The legislation also addresses the maritime transportation system, an essential component of the U.S. economy and instrumental to national security.

Each year, the U.S. maritime industry accounts for more than $100 billion in economic output.

Trump Gives More Details
On FY 2018 Budget

In the May 2017 issue, Sea Technology brought you the annual budget overview for the upcoming fiscal year for the U.S. government, which was based on U.S. President Donald Trump’s budget blueprint for fiscal year (FY) 2018, dubbed Trump’s “Skinny Budget.” Trump has since released his full budget.

The full FY 2018 budget proposes $204.9 million for the Bureau of Safety and Environmental Enforcement (BSEE), a $600,000 increase above the FY 2017 CR level. This includes $112.0 million in current appropriations and $92.9 million in revenue from rental receipts, cost recoveries and inspection fees.

Trump proposed $922.2 million for the U.S. Geological Survey (USGS). This reflects a savings of $137.8 million in appropriated funds from the FY 2017 CR baseline, USGS said. The budget request for the USGS Energy and Minerals Resources Mission Area is $74.4 million. The request for the Natural Hazards Mission Area is $118.1 million. The request for the Core Science Systems Mission Area is $93.0 million. The request for the Ecosystems Mission Area is $132.1 million to support ecosystem research, health, development and monitoring. The request for the Water Resources Mission Area is $173.0 million.

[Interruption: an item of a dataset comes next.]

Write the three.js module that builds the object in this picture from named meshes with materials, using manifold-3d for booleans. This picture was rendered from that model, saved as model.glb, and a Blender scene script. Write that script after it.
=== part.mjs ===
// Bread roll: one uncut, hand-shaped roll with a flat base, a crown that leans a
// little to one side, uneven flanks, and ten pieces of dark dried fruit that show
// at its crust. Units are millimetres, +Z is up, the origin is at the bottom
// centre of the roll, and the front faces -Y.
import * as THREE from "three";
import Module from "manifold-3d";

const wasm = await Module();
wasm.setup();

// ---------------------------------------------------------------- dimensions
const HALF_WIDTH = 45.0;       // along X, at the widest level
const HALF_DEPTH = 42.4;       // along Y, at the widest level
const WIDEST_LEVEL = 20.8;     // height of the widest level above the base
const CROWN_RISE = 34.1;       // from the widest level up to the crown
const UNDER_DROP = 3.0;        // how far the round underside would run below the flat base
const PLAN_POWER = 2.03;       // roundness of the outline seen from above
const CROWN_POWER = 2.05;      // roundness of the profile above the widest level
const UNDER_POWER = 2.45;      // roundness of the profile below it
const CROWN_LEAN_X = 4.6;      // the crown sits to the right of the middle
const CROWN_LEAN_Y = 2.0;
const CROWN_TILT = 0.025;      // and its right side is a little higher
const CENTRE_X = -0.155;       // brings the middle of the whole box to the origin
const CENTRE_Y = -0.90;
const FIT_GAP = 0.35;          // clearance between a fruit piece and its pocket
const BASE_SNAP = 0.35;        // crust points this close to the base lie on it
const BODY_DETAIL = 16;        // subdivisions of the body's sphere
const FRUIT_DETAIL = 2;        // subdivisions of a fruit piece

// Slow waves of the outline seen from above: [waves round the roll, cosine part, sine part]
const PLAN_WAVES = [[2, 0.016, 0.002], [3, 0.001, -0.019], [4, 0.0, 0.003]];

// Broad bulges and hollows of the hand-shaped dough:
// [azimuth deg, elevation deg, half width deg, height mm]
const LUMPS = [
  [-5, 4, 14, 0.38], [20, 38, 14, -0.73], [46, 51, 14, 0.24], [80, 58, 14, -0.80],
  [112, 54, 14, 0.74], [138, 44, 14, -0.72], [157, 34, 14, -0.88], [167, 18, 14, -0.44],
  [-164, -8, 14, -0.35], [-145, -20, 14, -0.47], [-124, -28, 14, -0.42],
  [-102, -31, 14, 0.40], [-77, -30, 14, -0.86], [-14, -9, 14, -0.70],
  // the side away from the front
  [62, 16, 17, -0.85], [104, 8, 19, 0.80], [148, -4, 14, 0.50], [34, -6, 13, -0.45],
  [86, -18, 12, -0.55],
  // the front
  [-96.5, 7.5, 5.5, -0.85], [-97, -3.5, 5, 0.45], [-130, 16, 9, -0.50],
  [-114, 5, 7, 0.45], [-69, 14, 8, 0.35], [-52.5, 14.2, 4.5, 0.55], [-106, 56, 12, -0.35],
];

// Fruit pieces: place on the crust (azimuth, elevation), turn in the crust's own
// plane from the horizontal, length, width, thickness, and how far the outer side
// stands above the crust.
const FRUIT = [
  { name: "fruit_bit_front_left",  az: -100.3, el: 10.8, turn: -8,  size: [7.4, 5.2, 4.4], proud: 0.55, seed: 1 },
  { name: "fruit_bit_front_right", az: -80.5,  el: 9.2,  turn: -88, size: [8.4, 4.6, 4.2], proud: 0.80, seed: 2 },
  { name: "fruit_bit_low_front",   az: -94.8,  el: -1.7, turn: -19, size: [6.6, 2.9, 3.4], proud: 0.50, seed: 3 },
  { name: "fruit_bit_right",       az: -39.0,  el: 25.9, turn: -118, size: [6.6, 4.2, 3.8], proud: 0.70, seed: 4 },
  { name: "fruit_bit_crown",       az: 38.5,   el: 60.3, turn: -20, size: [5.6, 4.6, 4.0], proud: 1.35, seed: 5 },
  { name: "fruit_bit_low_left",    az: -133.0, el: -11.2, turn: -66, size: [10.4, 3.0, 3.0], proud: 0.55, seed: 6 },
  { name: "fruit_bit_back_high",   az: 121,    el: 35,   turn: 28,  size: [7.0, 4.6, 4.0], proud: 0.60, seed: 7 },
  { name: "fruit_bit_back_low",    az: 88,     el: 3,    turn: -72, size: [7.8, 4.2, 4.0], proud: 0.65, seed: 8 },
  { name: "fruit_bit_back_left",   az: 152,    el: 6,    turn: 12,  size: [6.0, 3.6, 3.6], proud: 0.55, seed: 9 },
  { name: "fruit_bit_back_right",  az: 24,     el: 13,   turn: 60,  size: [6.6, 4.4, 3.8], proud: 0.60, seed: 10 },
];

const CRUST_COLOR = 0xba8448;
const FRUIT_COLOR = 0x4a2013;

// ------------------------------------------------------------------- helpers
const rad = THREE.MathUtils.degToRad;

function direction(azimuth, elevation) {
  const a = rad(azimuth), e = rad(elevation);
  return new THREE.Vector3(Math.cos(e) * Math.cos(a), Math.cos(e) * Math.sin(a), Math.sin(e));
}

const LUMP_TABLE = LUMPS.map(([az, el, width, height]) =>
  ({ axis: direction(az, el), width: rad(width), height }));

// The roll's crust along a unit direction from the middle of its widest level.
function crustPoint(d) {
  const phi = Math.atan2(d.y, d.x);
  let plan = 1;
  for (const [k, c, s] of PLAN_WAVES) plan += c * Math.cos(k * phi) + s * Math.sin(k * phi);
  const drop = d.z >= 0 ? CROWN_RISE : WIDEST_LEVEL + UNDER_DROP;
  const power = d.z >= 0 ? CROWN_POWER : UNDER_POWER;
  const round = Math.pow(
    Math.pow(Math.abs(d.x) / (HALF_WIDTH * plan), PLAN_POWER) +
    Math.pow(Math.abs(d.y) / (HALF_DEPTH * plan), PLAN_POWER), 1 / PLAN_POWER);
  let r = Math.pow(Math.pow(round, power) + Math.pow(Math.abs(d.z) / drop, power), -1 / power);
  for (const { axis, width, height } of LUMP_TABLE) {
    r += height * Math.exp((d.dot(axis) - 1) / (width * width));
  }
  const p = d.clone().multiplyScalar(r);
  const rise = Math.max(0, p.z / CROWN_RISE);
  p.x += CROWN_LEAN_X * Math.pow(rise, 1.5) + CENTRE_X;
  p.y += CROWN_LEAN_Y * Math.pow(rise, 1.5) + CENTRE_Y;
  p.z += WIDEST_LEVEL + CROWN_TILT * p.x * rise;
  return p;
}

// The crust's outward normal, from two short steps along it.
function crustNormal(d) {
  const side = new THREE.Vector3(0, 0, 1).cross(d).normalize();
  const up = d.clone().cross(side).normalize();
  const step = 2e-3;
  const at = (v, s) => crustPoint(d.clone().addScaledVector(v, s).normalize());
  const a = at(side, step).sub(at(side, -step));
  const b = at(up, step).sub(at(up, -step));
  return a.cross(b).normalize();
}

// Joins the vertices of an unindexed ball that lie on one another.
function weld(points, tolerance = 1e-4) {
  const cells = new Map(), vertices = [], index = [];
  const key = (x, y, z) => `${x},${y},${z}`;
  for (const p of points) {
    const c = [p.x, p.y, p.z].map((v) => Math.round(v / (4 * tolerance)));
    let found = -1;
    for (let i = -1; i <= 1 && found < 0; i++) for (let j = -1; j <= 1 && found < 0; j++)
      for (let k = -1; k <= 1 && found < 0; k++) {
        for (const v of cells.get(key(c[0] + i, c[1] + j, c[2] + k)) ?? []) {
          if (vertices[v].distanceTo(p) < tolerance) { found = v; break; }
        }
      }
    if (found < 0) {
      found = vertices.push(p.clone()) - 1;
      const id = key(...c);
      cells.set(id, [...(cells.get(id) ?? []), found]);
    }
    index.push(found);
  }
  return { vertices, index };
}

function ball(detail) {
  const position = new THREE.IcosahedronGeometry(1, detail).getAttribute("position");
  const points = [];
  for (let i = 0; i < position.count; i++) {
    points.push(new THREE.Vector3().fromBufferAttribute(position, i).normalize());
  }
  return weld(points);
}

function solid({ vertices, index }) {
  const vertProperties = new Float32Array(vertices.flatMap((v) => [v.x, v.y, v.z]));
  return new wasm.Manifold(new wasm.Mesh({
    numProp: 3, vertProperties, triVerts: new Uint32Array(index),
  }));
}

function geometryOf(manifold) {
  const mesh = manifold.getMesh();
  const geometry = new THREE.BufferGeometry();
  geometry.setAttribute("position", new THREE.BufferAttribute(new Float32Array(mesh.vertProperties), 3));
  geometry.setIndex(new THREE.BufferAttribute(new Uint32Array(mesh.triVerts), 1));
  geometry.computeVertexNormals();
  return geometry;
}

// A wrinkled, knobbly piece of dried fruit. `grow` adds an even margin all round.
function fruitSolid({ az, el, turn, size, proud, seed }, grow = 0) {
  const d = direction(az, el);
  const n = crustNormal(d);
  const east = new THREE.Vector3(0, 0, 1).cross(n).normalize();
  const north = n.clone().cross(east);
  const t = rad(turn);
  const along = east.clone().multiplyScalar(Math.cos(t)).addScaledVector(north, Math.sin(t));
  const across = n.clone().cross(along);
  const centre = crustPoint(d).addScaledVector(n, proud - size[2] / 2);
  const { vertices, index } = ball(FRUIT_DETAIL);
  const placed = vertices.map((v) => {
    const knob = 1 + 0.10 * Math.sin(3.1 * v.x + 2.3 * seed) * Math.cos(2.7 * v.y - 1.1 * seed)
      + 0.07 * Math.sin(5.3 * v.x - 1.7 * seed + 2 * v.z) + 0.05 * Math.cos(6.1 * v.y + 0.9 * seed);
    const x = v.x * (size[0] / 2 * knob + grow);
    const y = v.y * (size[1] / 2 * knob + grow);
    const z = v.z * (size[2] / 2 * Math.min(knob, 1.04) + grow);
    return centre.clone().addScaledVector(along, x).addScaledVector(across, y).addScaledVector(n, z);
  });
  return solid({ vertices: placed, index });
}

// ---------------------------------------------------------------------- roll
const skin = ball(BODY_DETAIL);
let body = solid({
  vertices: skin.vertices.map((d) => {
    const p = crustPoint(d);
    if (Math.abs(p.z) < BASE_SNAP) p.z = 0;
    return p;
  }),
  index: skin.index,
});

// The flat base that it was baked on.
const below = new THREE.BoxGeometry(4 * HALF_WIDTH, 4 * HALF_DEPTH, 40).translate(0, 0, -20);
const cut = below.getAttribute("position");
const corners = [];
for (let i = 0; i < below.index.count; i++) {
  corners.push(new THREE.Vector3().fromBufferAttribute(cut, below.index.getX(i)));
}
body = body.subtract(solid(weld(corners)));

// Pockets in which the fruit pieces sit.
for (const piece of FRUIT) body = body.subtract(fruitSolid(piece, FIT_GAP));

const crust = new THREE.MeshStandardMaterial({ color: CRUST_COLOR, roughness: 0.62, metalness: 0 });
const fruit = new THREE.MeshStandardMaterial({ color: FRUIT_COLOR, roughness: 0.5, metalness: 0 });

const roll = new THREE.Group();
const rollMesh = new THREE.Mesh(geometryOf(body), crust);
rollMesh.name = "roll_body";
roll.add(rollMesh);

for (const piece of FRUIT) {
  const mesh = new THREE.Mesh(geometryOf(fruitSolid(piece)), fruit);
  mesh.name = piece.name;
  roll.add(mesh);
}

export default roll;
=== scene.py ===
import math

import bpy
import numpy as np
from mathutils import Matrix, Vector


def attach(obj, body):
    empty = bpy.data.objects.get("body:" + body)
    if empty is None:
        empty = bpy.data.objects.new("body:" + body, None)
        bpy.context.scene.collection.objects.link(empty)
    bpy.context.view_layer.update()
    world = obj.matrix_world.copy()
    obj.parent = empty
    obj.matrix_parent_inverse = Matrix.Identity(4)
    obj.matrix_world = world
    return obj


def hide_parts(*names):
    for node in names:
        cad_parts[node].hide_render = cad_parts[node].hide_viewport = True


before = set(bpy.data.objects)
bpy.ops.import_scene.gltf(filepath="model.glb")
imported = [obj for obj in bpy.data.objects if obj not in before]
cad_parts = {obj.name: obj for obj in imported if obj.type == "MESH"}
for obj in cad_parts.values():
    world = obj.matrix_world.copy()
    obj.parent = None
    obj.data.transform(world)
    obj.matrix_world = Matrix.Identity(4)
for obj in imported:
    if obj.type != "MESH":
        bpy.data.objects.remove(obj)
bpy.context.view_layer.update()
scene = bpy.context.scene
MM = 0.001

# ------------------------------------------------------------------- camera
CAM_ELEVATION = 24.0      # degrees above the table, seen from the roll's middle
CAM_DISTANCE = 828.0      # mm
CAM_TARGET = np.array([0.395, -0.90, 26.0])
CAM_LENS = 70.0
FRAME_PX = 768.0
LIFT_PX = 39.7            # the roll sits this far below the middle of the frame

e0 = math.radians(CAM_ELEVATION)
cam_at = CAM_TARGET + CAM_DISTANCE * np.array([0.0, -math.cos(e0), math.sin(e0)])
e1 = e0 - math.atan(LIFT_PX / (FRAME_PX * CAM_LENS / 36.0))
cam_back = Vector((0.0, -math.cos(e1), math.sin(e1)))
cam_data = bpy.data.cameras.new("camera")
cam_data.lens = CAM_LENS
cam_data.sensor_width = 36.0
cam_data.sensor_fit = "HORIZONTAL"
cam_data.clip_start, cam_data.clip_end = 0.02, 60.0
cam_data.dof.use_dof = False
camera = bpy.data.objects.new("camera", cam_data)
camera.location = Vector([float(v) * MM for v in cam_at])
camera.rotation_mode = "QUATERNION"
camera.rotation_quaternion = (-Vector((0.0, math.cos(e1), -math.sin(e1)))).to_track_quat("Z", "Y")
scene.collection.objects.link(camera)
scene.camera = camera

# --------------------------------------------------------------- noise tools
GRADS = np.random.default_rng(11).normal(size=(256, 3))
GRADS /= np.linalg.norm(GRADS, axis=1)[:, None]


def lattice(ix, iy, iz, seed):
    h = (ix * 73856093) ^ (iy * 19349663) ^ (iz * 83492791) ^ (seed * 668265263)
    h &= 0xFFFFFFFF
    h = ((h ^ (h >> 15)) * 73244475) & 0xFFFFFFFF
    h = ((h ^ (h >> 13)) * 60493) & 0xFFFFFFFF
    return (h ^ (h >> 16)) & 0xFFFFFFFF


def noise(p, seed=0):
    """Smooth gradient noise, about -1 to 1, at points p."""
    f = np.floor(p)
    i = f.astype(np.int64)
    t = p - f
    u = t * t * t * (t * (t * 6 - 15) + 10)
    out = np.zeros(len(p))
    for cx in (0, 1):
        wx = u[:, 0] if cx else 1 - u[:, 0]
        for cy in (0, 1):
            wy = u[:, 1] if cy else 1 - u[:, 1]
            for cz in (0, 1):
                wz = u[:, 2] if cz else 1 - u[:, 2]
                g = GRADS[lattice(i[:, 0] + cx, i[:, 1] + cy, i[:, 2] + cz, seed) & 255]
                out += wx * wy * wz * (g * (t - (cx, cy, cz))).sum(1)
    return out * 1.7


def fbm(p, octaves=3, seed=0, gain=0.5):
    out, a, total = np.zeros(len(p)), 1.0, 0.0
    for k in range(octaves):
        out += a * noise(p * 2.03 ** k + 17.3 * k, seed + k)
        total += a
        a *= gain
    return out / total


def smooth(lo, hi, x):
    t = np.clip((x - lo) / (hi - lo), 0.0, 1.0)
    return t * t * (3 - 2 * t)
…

Trump proposed $171 million for the Bureau of Ocean Energy Management.

STEM Opportunities Act
Introduced in US House and Senate

Rep. Eddie Bernice Johnson (D-Texas) introduced H.R. 2653, the STEM Opportunities Act of 2017. The legislation is similar to legislation she has introduced several Congresses in a row.

“The need for full engagement in STEM by women and under-represented minorities goes beyond enabling individuals to fulfill their dreams of becoming a scientist,” Johnson said.

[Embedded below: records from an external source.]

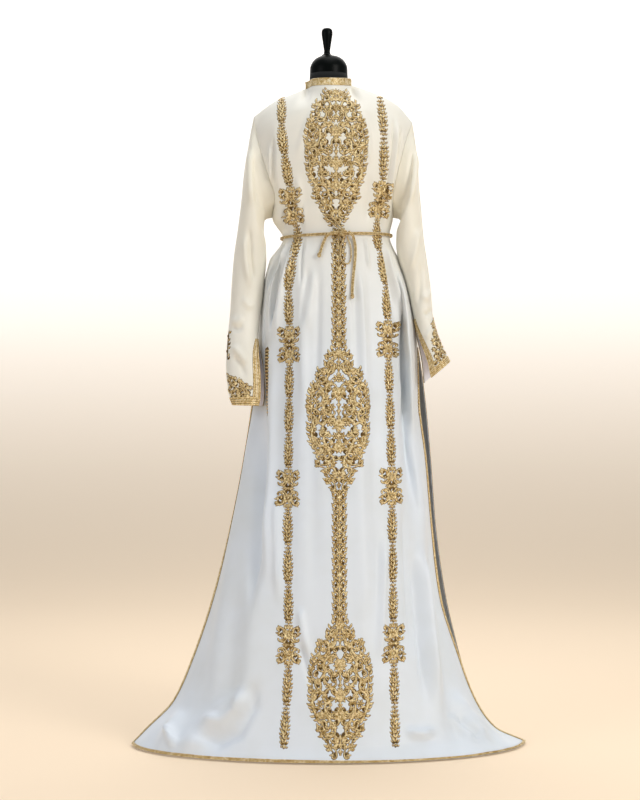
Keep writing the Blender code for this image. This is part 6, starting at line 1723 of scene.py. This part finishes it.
def build_stage():
    """A floor that curves up into a backdrop and glows, more strongly higher up, as painted light; and large
    soft lights round the form.
    """
    bend = np.linspace(0.05, np.pi / 2, 14)
    rows = np.concatenate((np.linspace(-3.2, FLOOR_END, 12),
                           FLOOR_END + (WALL_PLACE - FLOOR_END) * np.sin(bend), np.full(8, WALL_PLACE)))
    rise = np.concatenate((np.zeros(12), BEND_RISE - BEND_RISE * np.cos(bend), np.linspace(3.5, 7.0, 8)))
    across, depth = np.meshgrid(np.linspace(-6.5, 6.5, 14), rows)
    points = np.stack((across, depth, np.broadcast_to(rise[:, None], across.shape)), axis=-1)
    mesh = bpy.data.meshes.new("studio_floor")
    mesh.from_pydata(points.reshape(-1, 3).tolist(), [], cells(*across.shape, flip=True).tolist())
    mesh.shade_smooth()
    material, tree, shader = new_material("studio_floor_painted_glow", Roughness=0.9)
    place = add(tree, "ShaderNodeTexCoord")
    height = add(tree, "ShaderNodeSeparateXYZ", links={"Vector": place.outputs["Object"]}).outputs["Z"]
    share = add(tree, "ShaderNodeMapRange", values={"From Min": 0.0, "From Max": 6.0},
                links={"Value": height})
    # Colour from peach on the floor to white higher up; it also glows, more with height: painted light
    tone = ramp(tree, share.outputs["Result"],
                ((0.0, "#F2DCC0"), (0.227, "#FAF1E6"), (0.52, "#FEFBF8"), (1.0, "#FFFFFF")))
    tree.links.new(tone, shader.inputs["Base Color"])
    tree.links.new(tone, shader.inputs["Emission Color"])
    glow = add(tree, "ShaderNodeMapRange",
               values={"From Min": 0.0, "From Max": 2.0, "To Min": 0.11, "To Max": 0.86},
               links={"Value": height})
    tree.links.new(glow.outputs["Result"], shader.inputs["Emission Strength"])
    mesh.materials.append(material)
    floor = bpy.data.objects.new("studio_floor", mesh)
    bpy.context.scene.collection.objects.link(floor)
    # Lights as name, place, diameter, watts and colour, all turned to the middle of the garment
    for name, place, size, power, colour in (
            ("key_light", (2.9, -3.0, 2.6), 1.9, 82.0, "#FFFCF6"),
            ("fill_light", (-3.3, -2.6, 1.7), 2.6, 33.0, "#F6F6FA"),
            ("top_light", (0.2, -0.4, 3.9), 2.0, 24.0, "#FFFFFF"),
            ("backdrop_light", (0.0, 1.6, 3.2), 3.4, 46.0, "#FFFAF4")):
        data = bpy.data.lights.new(name, "AREA")
        data.shape = "DISK"
        data.size = size
        data.energy = power
        data.color = linear(colour)[:3]
        light = bpy.data.objects.new(name, data)
        light.location = place
        aim = np.array((0.0, 0.0, 0.8)) - np.array(place)
        light.rotation_euler = Vector(aim.tolist()).to_track_quat("-Z", "Y").to_euler()
        bpy.context.scene.collection.objects.link(light)
    world = bpy.data.worlds.new("studio_air")
    world.use_nodes = True
    world.node_tree.nodes["Background"].inputs["Color"].default_value = linear("#E9F0F8")
    world.node_tree.nodes["Background"].inputs["Strength"].default_value = 0.42
    bpy.context.scene.world = world
    bpy.context.scene.view_settings.view_transform = "Standard"


def main():
    """Camera and cords first, then the cloth and all that is sewn to it, the form, and the stage."""
    build_camera()
    build_cords()
    build_belt()
    build_form()
    grids = build_panels()
    build_sleeves()
    build_edge_braids(grids)
    build_cuffs()
    build_neck()
    build_knots()
    build_embroidery(grids)
    build_cuff_embroidery()
    build_stage()


main()
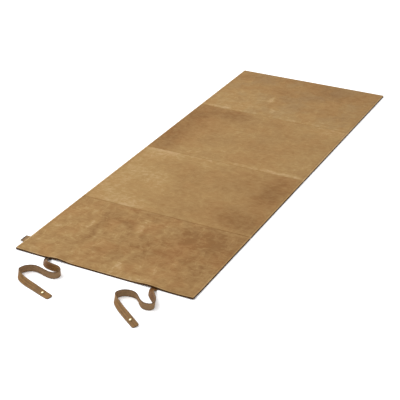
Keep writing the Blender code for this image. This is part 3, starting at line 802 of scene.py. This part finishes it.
@cache
def calendered_rubber():
    """Natural rubber: calendered into a sheet on a patterned roller, matt and dark.

    The roller leaves a waffle of shallow cells on its underside, 3 mm across, which grips
    the floor, and a fine pebbled skin elsewhere.
    """
    mat, node, place = new_material("calendered dark rubber")
    skin = node("TexNoise", (place, 500.0, 4.0, 0.6))
    dust = node("TexNoise", (place, 22.0, 4.0, 0.6))
    waves = []
    for axis in node("SeparateXYZ", (place,)).outputs[:2]:
        turns = node("Math", (axis, math.tau / (2 * 0.003)), operation="MULTIPLY")
        wave = node("Math", (turns,), operation="SINE")
        waves.append(node("Math", (wave,), operation="ABSOLUTE"))
    waffle = node("Math", waves, operation="MINIMUM")
    waffle = node("MapRange", (waffle, 0.0, 0.35), **EASED)
    normal = node("TexCoord").outputs["Normal"]
    facing = node("SeparateXYZ", (normal,)).outputs["Z"]
    underneath = node("MapRange", (facing, -0.9, -0.5, 1.0, 0.0))
    pattern = node("Math", (waffle, underneath), operation="MULTIPLY")
    height = node("Math", (skin, 0.3, pattern), operation="MULTIPLY_ADD")
    base = colours().underlay
    worn = toned(base, 1.7, 0.006)
    colour = node("ValToRGB", (dust,), stops=((0.35, base), (0.75, worn)))
    surface(
        node, colour, (dust, 0.0, 1.0, 0.78, 0.95), (height, 0.8, 0.0007), {"Specular IOR Level": 0.10}
    )
    return mat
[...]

“Our economic future relies on what we do now to nurture the STEM talent that will be necessary to meet the demands of an increasingly technological and knowledge-based economy.”

Sen. Mazie K. Hirono (D-Hawaii) introduced a companion bill to the STEM Opportunities Act in the Senate. The legislation would require federal agencies that fund scientific research to collect more comprehensive demographic data on the recipients of federal research awards and on STEM faculty at U.S. universities (while protecting individuals’ privacy). The data are intended to help policy makers design more effective policies and practices to reduce STEM barriers.

BSEE Regulation Extends Time
To Handle Business on OCS

A final regulation by the U.S. Bureau of Safety and Environmental Enforcement (BSEE) doubles the amount of time offshore oil and gas operators will have to coordinate development operations and retain their leases in federal waters of the U.S. Outer Continental Shelf (OCS), extending the time from 180 days to one year between production, drilling or well-reworking operations on a lease.

These additional months are meant to give companies doing business on the Outer Continental Shelf more planning flexibility.

Trump Wants to Fund Infrastructure Projects,
Including Bridges and Waterways

U.S. President Donald Trump has promised to create a “first-class” system of roads, bridges and waterways, proposing $200 billion in public funds to generate $1 trillion in investment to pay for construction projects, The Maritime Executive reported.

According to the American Society of Civil Engineers (ASCE), inland waterways deliver more than 575 million tons of cargo, valued at $229 billion. They also support more than 270,000 jobs and $30.9 billion in economic activity.

According to the ASCE, most of the locks and dams needed to travel the internal waterways are past their 50-year life span, and almost 50 percent of voyages suffered delays.

Trump said the U.S. inland waterway system requires $8.7 billion in maintenance.

He said he will spur growth and investment in infrastructure by dramatically reducing permitting time for projects from 10 years to two years and slashing regulations to speed up the decision-making process.